Our second encounter involved playing tag with two pair of crows on a path by the Clay Gulch stream in the north of the park. Some time ago, we had heard a story on NPR about the different calls crows make, from warnings to friendly invitations. While we were out hiking the prairie the day before, we'd run across a murder in an isolated tree who called all manner of raspy warnings as we approached. Several members retreated to the nearby tree line before we passed and the lookouts called back an all clear, while occasionally squawking encouragement for us to keep going at our backs. That day, I heard the more friendly calls up on the trail and went to check it out. I found two pair of crows sitting in a tree overlooking the river. I know they saw us, but they continued with their friendly calls as first one then the rest moved past our position in the direction from which we had come, like they were playing tag. They played this game for fifteen minutes, one moving past us, the others following as we trailed behind until they settled in a tree astride the path where they could look down at us with curiosity. Not once did they issue a warning cry, just their friendly, playful calls. We sat for 5 minutes examining each other before they retreated up the trail laughing.

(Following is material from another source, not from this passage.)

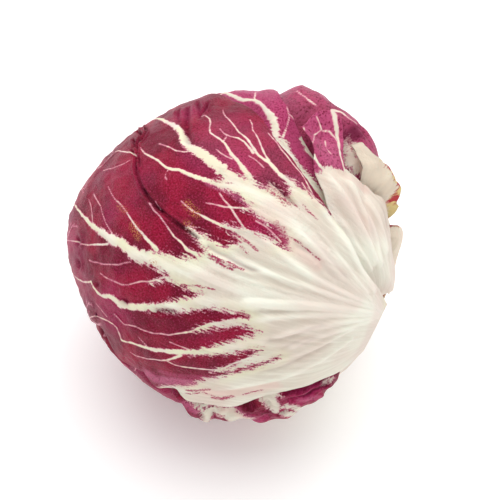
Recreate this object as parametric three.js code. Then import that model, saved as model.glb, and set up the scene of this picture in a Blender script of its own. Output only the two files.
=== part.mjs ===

That encounter made our trip.

Definitely a getaway we would repeat. The nice thing is these cabins are so much closer than the eight hour trek to St. Joe's. They are a bit more rustic, though less isolated at the same time. There are a number of other places we want to check out nearby, including the Gamble Plantation, the Mary Selby Botanical Gardens and the Ringling Museum. Who knows, we might even do the airboat or tram tour (where we spotted a group of Amish tourists?!), or rent a kayak one day. As the brochure says, this is the Real Florida, the one I still love, not the Disneyfied version you find along the I4 corridor.